Die beste Art, diese Menschen zu ehren, ist vermutlich, es ihnen gleichzutun. Was hindert uns daran, die alte Nachbarin gelegentlich mal zu besuchen oder einzuladen? Wenn sie dann aus ihrem Leben erzählt, ist das besser als jeder Geschichtsunterricht. Fragen Sie mal alte Menschen, mit welchen Rezepten, Tricks und Finessen sie durch die schwere Zeit gekommen sind, da können wir auch für unsere Zeit viel lernen. Wenn Sie jemanden treffen, der den Krieg bewusst miterlebt hat und bereit ist, davon zu erzählen, dann stehen Ihnen intensive Stunden bevor, in deren Verlauf auch mal ein starkes geistliches Getränk nötig sein kann.
Ja, es gibt auch Senioren, die schwer zu ertragen sind, aber das sind Ausnahmen.
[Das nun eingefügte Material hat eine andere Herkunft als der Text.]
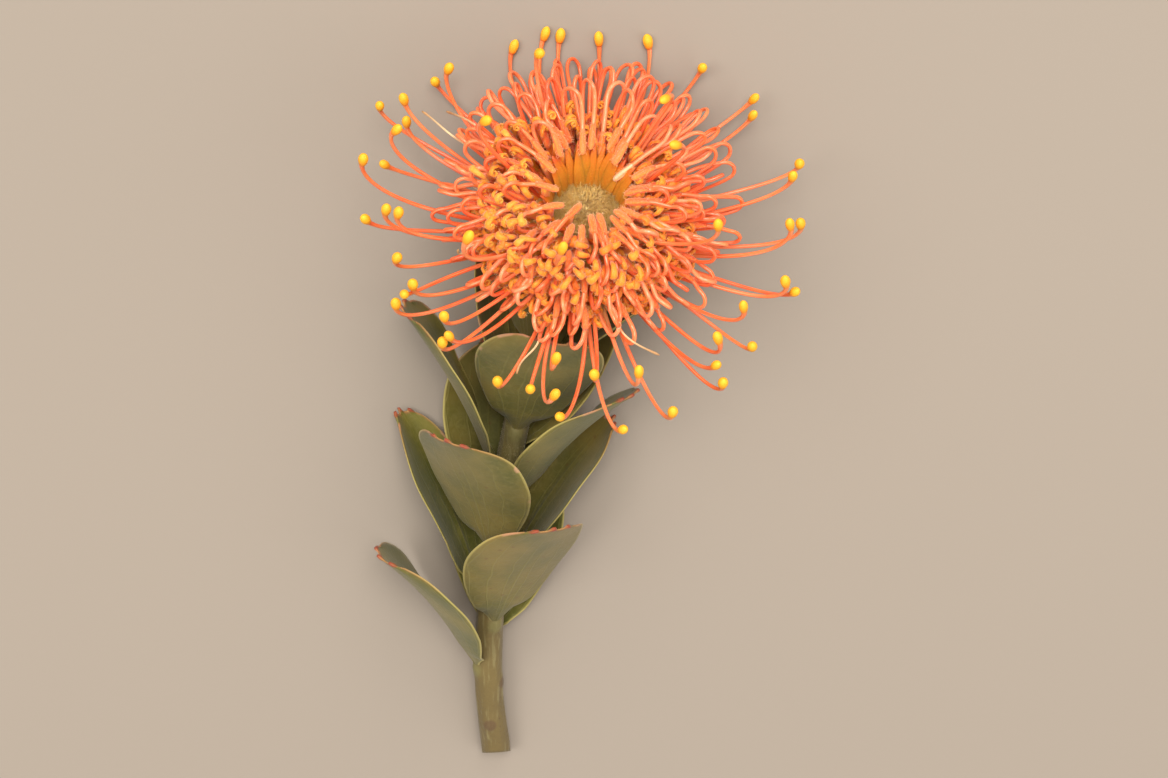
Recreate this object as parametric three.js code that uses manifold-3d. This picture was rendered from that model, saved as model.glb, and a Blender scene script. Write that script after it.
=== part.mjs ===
// A pincushion protea, cut with a short leafy stem and lying on a table.
// Millimetres. +Z is up, +Y runs from the cut end of the stem to the flower head.

import * as THREE from 'three';
import { mergeVertices } from 'three/addons/utils/BufferGeometryUtils.js';
import Module from 'manifold-3d';

// Stem: points of its centreline, from the cut end to where it starts to bend up
const STEM_LINE = [
  [-18, -160, 4.4],
  [-20, -132, 7.4],
  [-18, -98, 9.8],
  [-13, -60, 12.2],
  [-5, -26, 14.2],
];
const STEM_RADIUS_AT_CUT = 4.3;
const STEM_RADIUS_AT_TOP = 3.5;
const STEM_SIDES = 9;
const STEM_STEPS = 22;
const CUT_SLANT = 0.6;

// Flower head: its base, and how its axis stands above the table and turns to the right
const HEAD_BASE = new THREE.Vector3(8, 12, 24.6);
const HEAD_RISE = THREE.MathUtils.degToRad(46);
const HEAD_TURN = THREE.MathUtils.degToRad(6);
const PEDUNCLE_RADIUS = 5.2;
const SEAT_GAP = 0.3;

// Dome that the bends of the unsprung styles lie on, as an ellipse of revolution
const DOME_RADIUS = 41;
const DOME_HEIGHT = 30;
const DOME_CENTRE = 9.5;
const DOME_FIRST_ANGLE = THREE.MathUtils.degToRad(28);
const DOME_LAST_ANGLE = THREE.MathUtils.degToRad(87);

// Unsprung florets
const LOOP_COUNT = 45;
const LOOP_BEND_WIDTH = 2.7;
const LOOP_BEND_DEPTH = 3.6;
const LOOP_SPREAD = 1.3;
const LOOP_STEPS = 12;
const STYLE_RADIUS = 0.78;
const LIMB_LENGTH = 5.5;
const PERIANTH_RADIUS = 1.25;
const LIMB_RADIUS = 1.55;

// Sprung florets: a ring round the foot of the dome, and a few that stand among the loops
const RING_COUNT = 29;
const INNER_COUNT = 7;
const SPRUNG_LENGTH = 57;
const SPRUNG_STEPS = 10;
const KNOB_RADIUS = 1.35;
const KNOB_LENGTH = 3.4;
const GOLDEN_ANGLE = THREE.MathUtils.degToRad(137.508);

// Bracts round the peduncle
const BRACT_ROWS = 4;
const BRACTS_A_ROW = 5;
const BRACT_LENGTH = 6.5;

// Leaves, counted from the cut end
const LEAF_COUNT = 15;
const FIRST_LEAF_AT = 0.185;
const LAST_LEAF_AT = 0.805;
const LEAF_LENGTH = 57;
const LEAF_HALF_WIDTH = 17.5;
const LEAF_THICKNESS = 0.9;
const LEAF_ROWS = 7;
const LEAF_COLUMNS = 6;
const LEAF_FIRST_TURN = THREE.MathUtils.degToRad(150);
const LEAF_BASE_GAP = 0.35;
const PRESSED_SLACK = 2.5;

// Materials
const finish = (name, colour, roughness) => new THREE.MeshStandardMaterial({
  name,
  color: new THREE.Color(colour),
  roughness,
  metalness: 0,
});
const STEM_FINISH = finish('green bark', '#7d7a4e', 0.8);
const HEAD_FINISH = finish('coral styles', '#ee6f45', 0.5);
const LEAF_FINISH = finish('grey-green leaf', '#66704a', 0.65);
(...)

Unsere älteren Menschen sind ein Schatz, der leicht zu entdecken ist. Ein freundliches Lächeln, ein Gespräch zwischen Tür und Angel und schon wächst eine Bekanntschaft, die zur Freundschaft wird und auf die alle nicht verzichten möchten. Fassen wir uns ein Herz, es lohnt sich!